Friday, March 18, 2005

Our third world economy

From the 3/18/2005 LANL NewsBulletin:

Feb. 25, 2005
Our third world economy

In some third world countries, basic goods and services can only be obtained by providing the appropriate bribe. This undermines the integrity of those societies, degrades the work ethic and hides the true cost of doing business.

Increasingly at the Laboratory, basic goods and services can only be obtained by paying an extra surcharge - not so different in some ways from how such third world countries operate. Apparently our recursive taxation system is insufficient to fully obscure the growing cost of doing business. We can more effectively hide our huge overhead from sponsors by invoking service fees for organizations to do their jobs. Dosimeter badges now require a monthly fee, and there are SM-30 delivery charges. There are fees for hiring employees and student. There’s even a new SCIF space charge. Oh, wait, you don’t actually have space in a SCIF? No problem, we can make that a people charge by taxing SCI clearances.

This fee-for-service approach is only going to grow. Can pay toilets and parking meters be far off?

I don’t want to be left behind, so I am hereby announcing my own fees for service as follows:

Preparing any approval form where writing for the justification or business purpose that, “The voices in my head made me do it” works fine: $18.

Preparing any approval form where the cost of preparing the form, obtaining necessary signatures, and filing the document exceeds the cost of the requested action or item by a factor of three: $40.

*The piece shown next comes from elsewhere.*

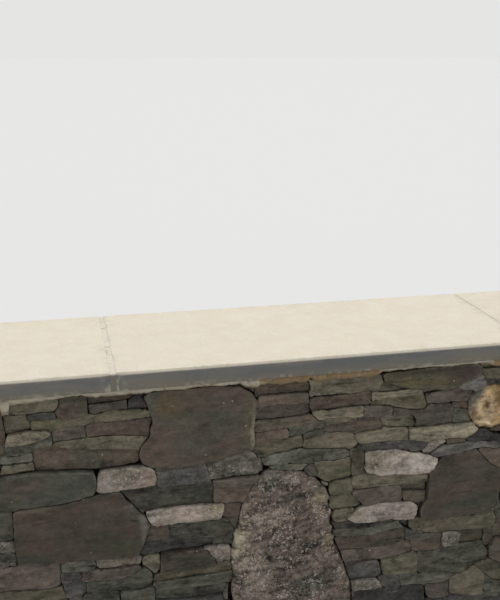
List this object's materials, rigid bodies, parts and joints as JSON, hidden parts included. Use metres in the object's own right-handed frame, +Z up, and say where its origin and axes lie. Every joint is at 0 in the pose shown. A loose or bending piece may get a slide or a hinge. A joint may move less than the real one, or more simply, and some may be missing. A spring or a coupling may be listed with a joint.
{
  "type": "dry stone retaining wall",
  "caption": "Straight dry-laid retaining wall of mixed fieldstone under a flat bluestone coping, with large face stones and a stepped corner at each end.",
  "frame": {"origin": "on the ground, midway between the ends and midway between the edges of the coping", "axes": "+X along the wall, towards the right as seen from its front; +Y from the front face towards the planting bed behind; +Z up"},
  "size_m": [5.5, 0.46, 0.85],
  "materials": {
    "coping_bluestone": "flamed top, sawn edge",
    "joint_mortar": "struck flush",
    "bedding_mortar": "rough, stained with rust",
    "fieldstone": "cleft, dry laid",
    "umber_stone": "cleft face",
    "green_stone": "cleft slate",
    "olive_stone": "cleft face",
    "granite": "rough, speckled, lichened",
    "pale_stone": "split face",
    "sandstone": "water-worn"
  },
  "bodies": {
    "root": {"coping_slab_1": "coping_bluestone", "coping_slab_2": "coping_bluestone", "coping_slab_3": "coping_bluestone", "coping_slab_4": "coping_bluestone", "coping_slab_5": "coping_bluestone", "coping_joint_1": "joint_mortar", "coping_joint_2": "joint_mortar", "coping_joint_3": "joint_mortar", "coping_joint_4": "joint_mortar", "bedding_mortar": "bedding_mortar", "front_masonry_1": "fieldstone", "front_masonry_2": "fieldstone", "front_masonry_3": "fieldstone", "front_masonry_4": "fieldstone", "front_masonry_5": "fieldstone", "back_masonry_1": "fieldstone", "back_masonry_2": "fieldstone", "back_masonry_3": "fieldstone", "back_masonry_4": "fieldstone", "back_masonry_5": "fieldstone", "left_end_quoins": "olive_stone", "right_end_quoins": "olive_stone", "granite_boulder": "granite", "square_slab": "umber_stone", "broad_slab": "umber_stone", "diamond_slab": "umber_stone", "long_green_stone": "green_stone", "lens_stone": "olive_stone", "sandstone_cobble": "sandstone", "pale_stone_upper_left": "pale_stone", "pale_stone_lower_left": "pale_stone", "pale_stone_upper_right": "pale_stone", "pale_stone_lower_right": "pale_stone", "front_large_stones_1": "umber_stone", "front_large_stones_2": "umber_stone", "front_large_stones_4": "umber_stone", "front_large_stones_5": "umber_stone", "back_large_stones_1": "umber_stone", "back_large_stones_2": "umber_stone", "back_large_stones_3": "umber_stone", "back_large_stones_4": "umber_stone", "back_large_stones_5": "umber_stone"}
  },
  "joints": []
}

Preparing any approval form that has no chance of ever being disapproved: $20.

Preparing a conference attendance approval form for a conference with fewer than 30 total attendees so that the Department of Energy can be reassured than no more than 30 Lab personnel will attend: $100.

Reading a slick, glossy, full-color poster on any Lab bulletin board praising a project that is nowhere near complete, and that will probably ultimately fail miserably: $3. When that same poster has a photo of a person or persons standing around doing nothing: $5.

Responding to any panic corrective action, training, or compliance matter that requires me to get a new password: $20.

Each time the LDRD rules and timelines change: 5 cents.

Using any required training or Lab Web site that clearly hasn’t been alpha tested: $50.

Watching live LABNET video where the video bandwidth exceeds the useful information content by six orders of magnitude: $85/hour.

Reading a weekly log of the activities of a senior manager when nothing in there interests me: $10. Reading the same log when nothing in there could possibly interest anybody: $20.

Reading an account of a Lab retreat when the phrase “in full retreat” fails to appear: $10.

Installing software when the installation instructions for PCs exceeds two pages, while those for the Mac say, “Double click on the install icon”: $100.

Anytime I am forced to procure an item from a Just-Somewhere-in-Time (JIT) or other vendor that costs twice as much and takes 10 times longer to arrive than is available on the Internet: $9.

Being told the furniture salesperson (a.k.a. “designer”) who is required for all furniture purposes is there to save the Lab money: $155.

Being told that a rolling plastic lab cart is “furniture”: $3,000.

Reading a Public Affairs spin-doctor press quote that causes me to wince, groan, snicker, or blush, or that makes my stomach hurt: $20.

Providing a copy of this fee schedule: $2. Providing a copy of this fee schedule along with a slick, glossy poster showing me standing around doing nothing: $65.

I conservatively estimate this fee schedule should generate $22 million annually for me. Now, I don’t want to be greedy, so I am more than willing to make 6 percent of this available for LDRD projects. (Submit your proposals in 11 point Atlantis Scrawl font. The first paragraph on each page must be identical to the last paragraph on the previous page, and the proposal should be signed in orange ink by someone who is both forklift certified and a derivative classifier. No proposal will be considered that contains the word “irregardless” because the review committee doesn’t know what that means).

--Roger Johnston

Comments:
Thanks for a good laugh. You have a point. I think we reduced the overhead 2 % this year. hmmmm.
 
Roger, this was well worth reading. I kept thinking - when will the "priceless" part come in. It is exactly this bad. Especially the one you did on LDRD...sad, but true.
 
The LANL slang for this phenomenon is "stealth overhead". It is the management art of concealing overhead costs in program expenses. Stealth overhead has been increasing for years, and its growth has accelerated under Nanos. Examples include charging programs for time spent serving on Lab committees or in training, paying double or triple facility repair costs with the new KSL contract, having to hand carry documents through the bureaucracy for multiple signatures in order to meet program deadlines, having to maintain separate accounting books for your projects because the CFO analysts can't do arithmetic, etc. Of course, the most blatant use of stealth overhead was to charge programs for the Lab shutdown. So far, there is no end in sight to the rapid growth of stealth overhead.
 
Having to go to HR in TA-3 and "prove" that I am a US citizen after having my clearance renewed 3 times because they lost the original documentation and threatened to put my name on a special list that would go to the Director - $500.